The oldest banded Great Egret on record, documented in Cornell’s Birds of the World, lived 22 years and 10 months. It was banded in Ohio.

A behavioural note worth sitting with

Great Egrets are aggressive within the colony. They steal sticks. They defend territory against birds of the same species and sometimes larger ones. What they also do, less visibly, is act as indicators of wetland health on a continental scale. Their distribution tracks productive shallow water in a way that mirrors the health of the wetland systems that hundreds of other species depend on. When egret colonies collapse or shift, the cause is almost always a shift in the underlying system.
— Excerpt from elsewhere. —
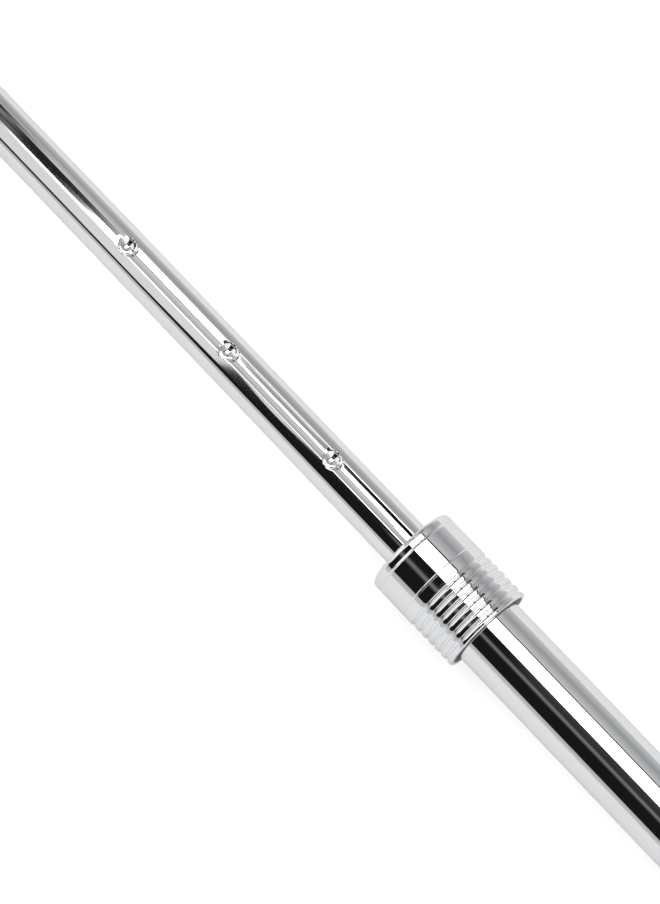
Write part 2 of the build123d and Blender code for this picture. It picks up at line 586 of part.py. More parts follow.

The IUCN lists the species as Least Concern, with an estimated global population of 590,000 to 2.2 million individuals and a trend that is increasing across North America and Europe. The turnaround from the 1880s - when market gunners were stripping colonies wholesale - to the current stable or growing population is one of the cleaner conservation stories on the continent.

The aigrette that nearly ended this species is the breeding plume the male grows each spring for a single season and then sheds. The birds grew it to attract mates. What they nearly attracted was extinction.